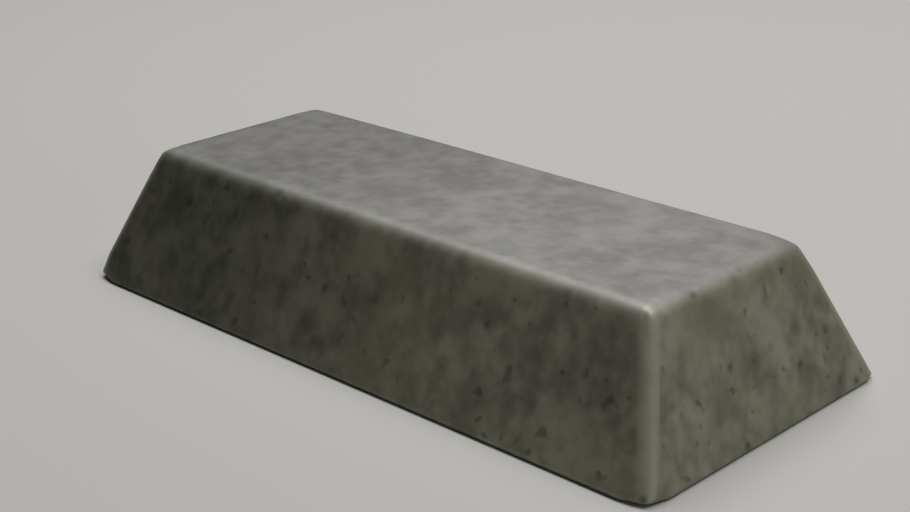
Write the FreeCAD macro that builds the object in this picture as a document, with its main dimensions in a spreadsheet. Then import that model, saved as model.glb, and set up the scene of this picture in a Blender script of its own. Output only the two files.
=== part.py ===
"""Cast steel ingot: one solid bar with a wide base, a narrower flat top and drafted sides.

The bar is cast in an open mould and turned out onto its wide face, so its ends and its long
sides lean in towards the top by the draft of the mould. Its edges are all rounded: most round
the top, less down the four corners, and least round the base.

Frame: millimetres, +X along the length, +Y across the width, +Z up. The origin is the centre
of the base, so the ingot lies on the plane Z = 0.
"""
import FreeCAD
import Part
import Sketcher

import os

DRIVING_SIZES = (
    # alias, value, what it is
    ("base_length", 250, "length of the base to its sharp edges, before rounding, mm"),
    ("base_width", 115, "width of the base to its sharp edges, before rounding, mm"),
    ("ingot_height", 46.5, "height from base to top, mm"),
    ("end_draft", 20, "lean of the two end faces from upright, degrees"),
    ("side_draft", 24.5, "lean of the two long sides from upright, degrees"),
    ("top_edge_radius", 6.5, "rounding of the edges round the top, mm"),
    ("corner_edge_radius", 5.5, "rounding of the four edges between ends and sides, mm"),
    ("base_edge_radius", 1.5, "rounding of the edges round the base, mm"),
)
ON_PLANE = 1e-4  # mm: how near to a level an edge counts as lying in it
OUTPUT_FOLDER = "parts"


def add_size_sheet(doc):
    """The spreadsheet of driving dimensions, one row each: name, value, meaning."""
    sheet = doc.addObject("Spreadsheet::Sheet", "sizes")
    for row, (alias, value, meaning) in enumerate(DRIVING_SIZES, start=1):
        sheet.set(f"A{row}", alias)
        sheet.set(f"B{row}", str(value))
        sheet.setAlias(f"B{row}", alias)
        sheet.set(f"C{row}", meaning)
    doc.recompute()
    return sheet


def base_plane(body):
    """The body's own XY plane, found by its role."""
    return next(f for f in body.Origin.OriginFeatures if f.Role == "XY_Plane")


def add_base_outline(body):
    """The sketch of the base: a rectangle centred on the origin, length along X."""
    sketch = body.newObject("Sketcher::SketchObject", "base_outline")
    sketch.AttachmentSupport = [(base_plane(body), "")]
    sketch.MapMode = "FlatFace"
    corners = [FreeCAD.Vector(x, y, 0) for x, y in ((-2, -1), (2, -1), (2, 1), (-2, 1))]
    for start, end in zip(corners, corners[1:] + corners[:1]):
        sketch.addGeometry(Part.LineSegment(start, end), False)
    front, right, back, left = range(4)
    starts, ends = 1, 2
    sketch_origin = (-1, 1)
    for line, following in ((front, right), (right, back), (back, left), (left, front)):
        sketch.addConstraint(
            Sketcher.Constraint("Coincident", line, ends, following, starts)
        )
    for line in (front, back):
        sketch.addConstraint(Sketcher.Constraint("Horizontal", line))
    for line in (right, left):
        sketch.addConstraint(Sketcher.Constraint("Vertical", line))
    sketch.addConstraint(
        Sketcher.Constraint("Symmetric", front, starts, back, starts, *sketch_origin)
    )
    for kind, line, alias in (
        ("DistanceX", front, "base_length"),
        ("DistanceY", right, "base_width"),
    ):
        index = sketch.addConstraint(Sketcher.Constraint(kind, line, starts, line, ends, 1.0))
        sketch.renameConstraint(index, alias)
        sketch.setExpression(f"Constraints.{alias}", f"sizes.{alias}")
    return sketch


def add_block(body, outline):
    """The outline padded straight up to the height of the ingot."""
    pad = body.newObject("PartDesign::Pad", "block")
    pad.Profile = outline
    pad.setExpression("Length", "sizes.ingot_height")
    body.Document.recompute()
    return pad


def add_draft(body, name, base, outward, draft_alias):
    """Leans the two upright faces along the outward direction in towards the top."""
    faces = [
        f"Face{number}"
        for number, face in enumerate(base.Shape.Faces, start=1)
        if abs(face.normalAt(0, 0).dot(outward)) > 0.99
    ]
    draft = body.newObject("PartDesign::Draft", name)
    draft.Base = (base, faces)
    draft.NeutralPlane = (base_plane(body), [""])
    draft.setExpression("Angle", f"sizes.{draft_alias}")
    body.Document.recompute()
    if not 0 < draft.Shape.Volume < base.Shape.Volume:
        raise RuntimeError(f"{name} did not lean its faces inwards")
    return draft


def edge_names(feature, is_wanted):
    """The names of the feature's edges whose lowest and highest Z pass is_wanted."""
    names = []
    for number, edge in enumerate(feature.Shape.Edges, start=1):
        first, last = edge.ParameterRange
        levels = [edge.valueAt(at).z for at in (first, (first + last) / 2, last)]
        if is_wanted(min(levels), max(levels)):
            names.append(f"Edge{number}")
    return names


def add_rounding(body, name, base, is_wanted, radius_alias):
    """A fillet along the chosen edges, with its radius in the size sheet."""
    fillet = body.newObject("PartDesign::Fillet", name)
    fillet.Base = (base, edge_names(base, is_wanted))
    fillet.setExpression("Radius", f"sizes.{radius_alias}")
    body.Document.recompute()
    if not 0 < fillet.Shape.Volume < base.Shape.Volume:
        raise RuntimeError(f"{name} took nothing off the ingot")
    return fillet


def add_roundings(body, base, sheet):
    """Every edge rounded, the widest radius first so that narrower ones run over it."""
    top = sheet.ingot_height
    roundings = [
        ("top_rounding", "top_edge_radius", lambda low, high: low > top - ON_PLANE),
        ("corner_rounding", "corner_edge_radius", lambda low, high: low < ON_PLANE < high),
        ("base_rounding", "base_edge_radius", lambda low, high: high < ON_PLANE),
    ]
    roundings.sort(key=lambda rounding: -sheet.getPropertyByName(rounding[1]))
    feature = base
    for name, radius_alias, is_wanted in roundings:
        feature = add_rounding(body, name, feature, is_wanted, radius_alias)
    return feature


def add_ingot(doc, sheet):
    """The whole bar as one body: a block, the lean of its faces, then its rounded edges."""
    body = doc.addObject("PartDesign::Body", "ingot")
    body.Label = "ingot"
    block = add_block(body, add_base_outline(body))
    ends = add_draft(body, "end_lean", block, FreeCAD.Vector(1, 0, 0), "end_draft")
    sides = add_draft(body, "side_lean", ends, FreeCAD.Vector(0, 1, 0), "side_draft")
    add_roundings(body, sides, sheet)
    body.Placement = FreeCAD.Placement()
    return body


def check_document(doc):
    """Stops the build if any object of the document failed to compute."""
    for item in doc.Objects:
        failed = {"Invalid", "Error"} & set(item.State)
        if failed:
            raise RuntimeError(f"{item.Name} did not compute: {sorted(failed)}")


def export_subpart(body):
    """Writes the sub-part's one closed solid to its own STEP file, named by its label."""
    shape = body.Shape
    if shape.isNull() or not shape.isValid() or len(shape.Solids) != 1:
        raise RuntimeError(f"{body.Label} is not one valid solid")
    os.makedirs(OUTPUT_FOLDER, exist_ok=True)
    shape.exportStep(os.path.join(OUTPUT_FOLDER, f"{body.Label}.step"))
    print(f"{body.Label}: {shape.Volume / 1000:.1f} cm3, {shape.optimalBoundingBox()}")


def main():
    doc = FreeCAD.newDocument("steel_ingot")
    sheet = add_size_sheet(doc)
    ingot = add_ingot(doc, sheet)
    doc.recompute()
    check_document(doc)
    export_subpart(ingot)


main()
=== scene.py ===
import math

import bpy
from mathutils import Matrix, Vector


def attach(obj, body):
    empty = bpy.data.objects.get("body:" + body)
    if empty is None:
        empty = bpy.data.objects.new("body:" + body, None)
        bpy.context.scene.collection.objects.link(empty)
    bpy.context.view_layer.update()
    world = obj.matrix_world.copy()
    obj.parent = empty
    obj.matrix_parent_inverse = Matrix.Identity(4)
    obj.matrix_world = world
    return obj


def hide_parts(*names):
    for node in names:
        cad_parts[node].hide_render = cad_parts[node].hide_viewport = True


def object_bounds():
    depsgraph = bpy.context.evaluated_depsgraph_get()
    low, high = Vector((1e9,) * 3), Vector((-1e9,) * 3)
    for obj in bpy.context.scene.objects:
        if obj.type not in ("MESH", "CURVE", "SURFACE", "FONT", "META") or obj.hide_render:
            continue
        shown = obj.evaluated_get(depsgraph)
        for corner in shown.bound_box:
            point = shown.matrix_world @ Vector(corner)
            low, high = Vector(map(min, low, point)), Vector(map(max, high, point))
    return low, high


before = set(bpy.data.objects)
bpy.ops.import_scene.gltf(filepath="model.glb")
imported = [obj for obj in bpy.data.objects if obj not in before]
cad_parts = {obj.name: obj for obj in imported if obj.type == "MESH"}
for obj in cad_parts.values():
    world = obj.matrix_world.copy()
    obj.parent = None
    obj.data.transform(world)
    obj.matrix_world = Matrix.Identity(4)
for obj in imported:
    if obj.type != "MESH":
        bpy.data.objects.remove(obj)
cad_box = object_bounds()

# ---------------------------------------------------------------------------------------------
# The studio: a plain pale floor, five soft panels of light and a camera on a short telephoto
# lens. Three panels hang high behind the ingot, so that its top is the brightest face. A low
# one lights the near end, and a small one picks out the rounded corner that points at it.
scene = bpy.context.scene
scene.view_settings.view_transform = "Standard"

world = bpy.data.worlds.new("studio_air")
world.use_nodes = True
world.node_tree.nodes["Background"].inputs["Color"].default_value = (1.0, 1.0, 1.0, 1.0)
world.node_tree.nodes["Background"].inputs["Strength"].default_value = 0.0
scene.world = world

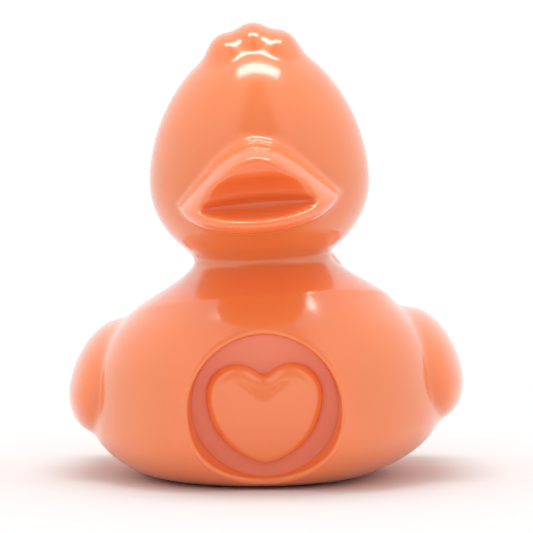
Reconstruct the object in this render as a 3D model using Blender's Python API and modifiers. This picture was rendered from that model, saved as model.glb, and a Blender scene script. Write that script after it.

_____

## What is expected
Taking the records above, retype every line from the one with "sheet = add_size_sheet(doc)" down to the one with "depsgraph = bpy.context.evaluated_depsgraph_get()", exactly and with nothing else.

## Written reply
    sheet = add_size_sheet(doc)
    ingot = add_ingot(doc, sheet)
    doc.recompute()
    check_document(doc)
    export_subpart(ingot)


main()
=== scene.py ===
import math

import bpy
from mathutils import Matrix, Vector


def attach(obj, body):
    empty = bpy.data.objects.get("body:" + body)
    if empty is None:
        empty = bpy.data.objects.new("body:" + body, None)
        bpy.context.scene.collection.objects.link(empty)
    bpy.context.view_layer.update()
    world = obj.matrix_world.copy()
    obj.parent = empty
    obj.matrix_parent_inverse = Matrix.Identity(4)
    obj.matrix_world = world
    return obj


def hide_parts(*names):
    for node in names:
        cad_parts[node].hide_render = cad_parts[node].hide_viewport = True


def object_bounds():
    depsgraph = bpy.context.evaluated_depsgraph_get()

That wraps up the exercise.